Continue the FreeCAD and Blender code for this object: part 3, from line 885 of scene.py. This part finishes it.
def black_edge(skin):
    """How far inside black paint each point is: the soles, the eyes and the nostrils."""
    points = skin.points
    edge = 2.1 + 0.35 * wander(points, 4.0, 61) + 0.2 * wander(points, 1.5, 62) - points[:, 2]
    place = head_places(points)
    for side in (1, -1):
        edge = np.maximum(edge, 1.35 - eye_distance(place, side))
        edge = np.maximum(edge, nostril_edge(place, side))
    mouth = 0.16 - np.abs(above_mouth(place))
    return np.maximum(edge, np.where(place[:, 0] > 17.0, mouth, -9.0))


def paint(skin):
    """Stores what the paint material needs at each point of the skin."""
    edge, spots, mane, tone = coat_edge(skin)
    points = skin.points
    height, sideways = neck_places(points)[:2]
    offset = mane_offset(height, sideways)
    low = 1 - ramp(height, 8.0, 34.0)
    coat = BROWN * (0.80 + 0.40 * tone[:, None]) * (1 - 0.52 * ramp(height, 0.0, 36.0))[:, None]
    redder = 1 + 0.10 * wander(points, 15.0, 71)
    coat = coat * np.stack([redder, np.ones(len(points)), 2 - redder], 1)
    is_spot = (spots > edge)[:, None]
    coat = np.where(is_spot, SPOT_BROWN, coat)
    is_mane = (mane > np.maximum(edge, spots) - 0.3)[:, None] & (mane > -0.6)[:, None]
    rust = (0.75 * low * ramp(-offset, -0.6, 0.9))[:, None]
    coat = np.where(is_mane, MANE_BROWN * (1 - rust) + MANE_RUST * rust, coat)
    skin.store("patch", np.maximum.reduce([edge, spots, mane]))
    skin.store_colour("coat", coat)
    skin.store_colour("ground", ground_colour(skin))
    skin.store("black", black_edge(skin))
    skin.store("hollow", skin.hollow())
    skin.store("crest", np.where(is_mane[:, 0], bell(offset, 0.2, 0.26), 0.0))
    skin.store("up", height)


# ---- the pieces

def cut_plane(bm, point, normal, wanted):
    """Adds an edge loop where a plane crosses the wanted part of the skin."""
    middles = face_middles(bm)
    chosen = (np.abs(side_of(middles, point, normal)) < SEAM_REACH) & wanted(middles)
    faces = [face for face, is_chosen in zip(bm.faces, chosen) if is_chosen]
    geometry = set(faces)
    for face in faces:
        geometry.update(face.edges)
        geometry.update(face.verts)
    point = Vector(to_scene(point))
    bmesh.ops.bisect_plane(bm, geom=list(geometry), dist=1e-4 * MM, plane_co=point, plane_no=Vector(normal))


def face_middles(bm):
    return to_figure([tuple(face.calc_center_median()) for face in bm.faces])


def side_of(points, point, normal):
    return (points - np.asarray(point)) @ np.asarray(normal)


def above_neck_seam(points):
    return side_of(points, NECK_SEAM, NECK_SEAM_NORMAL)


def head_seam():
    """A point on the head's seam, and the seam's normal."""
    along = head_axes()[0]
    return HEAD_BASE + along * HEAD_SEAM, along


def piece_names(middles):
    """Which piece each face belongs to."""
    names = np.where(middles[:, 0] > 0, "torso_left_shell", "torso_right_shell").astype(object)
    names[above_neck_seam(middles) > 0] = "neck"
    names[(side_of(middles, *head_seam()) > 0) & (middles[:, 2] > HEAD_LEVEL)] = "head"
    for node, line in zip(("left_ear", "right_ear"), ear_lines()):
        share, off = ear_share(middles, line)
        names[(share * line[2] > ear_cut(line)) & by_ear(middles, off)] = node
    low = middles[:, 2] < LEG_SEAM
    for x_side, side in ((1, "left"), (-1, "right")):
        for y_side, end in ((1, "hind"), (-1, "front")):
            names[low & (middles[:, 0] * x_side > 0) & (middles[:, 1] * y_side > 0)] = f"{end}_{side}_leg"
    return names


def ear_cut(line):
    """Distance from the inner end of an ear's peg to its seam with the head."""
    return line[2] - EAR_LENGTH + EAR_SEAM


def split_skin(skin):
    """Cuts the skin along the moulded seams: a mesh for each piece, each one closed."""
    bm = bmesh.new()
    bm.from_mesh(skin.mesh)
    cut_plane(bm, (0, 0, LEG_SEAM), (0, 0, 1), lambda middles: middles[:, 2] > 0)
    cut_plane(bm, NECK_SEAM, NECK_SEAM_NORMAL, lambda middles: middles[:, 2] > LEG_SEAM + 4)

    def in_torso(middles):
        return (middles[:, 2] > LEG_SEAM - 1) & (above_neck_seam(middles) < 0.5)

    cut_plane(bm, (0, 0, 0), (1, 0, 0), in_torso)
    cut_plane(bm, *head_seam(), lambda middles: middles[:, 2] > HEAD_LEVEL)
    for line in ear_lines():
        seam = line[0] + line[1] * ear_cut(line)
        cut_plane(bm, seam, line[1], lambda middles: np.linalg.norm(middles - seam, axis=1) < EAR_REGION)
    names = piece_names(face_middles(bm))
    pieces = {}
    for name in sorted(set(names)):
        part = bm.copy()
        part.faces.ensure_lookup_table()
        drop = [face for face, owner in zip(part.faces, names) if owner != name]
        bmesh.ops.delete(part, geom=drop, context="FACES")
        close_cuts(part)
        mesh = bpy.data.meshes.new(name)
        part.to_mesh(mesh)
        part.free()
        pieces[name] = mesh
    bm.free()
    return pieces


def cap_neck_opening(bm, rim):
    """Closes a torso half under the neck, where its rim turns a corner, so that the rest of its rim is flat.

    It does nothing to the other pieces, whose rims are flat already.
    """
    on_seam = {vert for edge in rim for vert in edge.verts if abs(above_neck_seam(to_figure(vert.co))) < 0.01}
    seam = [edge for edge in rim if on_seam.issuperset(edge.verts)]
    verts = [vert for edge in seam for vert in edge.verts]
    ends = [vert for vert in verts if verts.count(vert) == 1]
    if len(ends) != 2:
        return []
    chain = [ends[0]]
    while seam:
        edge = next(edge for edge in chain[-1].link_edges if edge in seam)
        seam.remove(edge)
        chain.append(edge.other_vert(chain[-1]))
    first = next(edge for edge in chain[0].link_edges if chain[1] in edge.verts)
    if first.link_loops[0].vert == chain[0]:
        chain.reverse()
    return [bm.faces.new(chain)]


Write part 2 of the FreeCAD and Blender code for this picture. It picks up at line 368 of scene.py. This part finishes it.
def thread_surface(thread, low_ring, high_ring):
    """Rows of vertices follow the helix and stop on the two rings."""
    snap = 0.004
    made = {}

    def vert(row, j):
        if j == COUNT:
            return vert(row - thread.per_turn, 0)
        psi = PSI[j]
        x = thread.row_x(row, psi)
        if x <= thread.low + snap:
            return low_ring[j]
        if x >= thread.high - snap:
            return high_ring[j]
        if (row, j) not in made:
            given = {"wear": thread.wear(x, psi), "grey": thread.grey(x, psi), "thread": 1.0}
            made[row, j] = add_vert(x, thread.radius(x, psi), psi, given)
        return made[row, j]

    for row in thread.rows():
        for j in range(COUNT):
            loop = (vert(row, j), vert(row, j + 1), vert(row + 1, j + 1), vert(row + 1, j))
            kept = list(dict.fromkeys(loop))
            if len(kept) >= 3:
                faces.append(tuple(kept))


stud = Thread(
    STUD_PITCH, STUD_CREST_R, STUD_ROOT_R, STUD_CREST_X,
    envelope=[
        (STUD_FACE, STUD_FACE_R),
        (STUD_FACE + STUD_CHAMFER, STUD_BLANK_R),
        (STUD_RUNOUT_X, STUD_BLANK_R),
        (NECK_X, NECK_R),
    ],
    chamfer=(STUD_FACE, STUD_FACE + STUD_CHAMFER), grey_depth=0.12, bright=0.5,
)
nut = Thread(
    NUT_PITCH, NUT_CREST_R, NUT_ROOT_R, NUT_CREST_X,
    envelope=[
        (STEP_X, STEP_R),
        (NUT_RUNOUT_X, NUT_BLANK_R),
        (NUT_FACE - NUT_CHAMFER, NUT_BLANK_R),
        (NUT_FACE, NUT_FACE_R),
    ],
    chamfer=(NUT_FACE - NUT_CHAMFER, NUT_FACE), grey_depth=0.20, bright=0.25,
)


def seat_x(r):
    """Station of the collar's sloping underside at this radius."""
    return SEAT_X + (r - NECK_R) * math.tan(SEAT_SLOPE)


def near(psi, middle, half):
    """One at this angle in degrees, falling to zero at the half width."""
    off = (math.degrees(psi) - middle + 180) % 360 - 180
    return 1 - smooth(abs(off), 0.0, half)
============
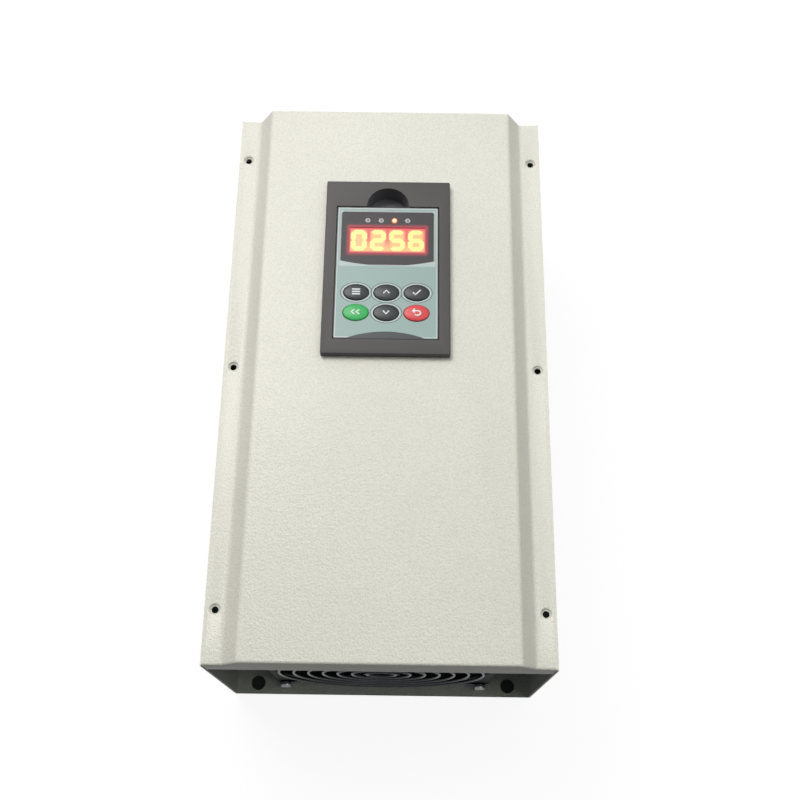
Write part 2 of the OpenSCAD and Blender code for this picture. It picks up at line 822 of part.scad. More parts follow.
============
> _PROBLEM STATEMENT_
Your answer should be a single number: the count of lines in these records that hold the string "follow".

> _SOLUTION TO THE EXERCISE_
2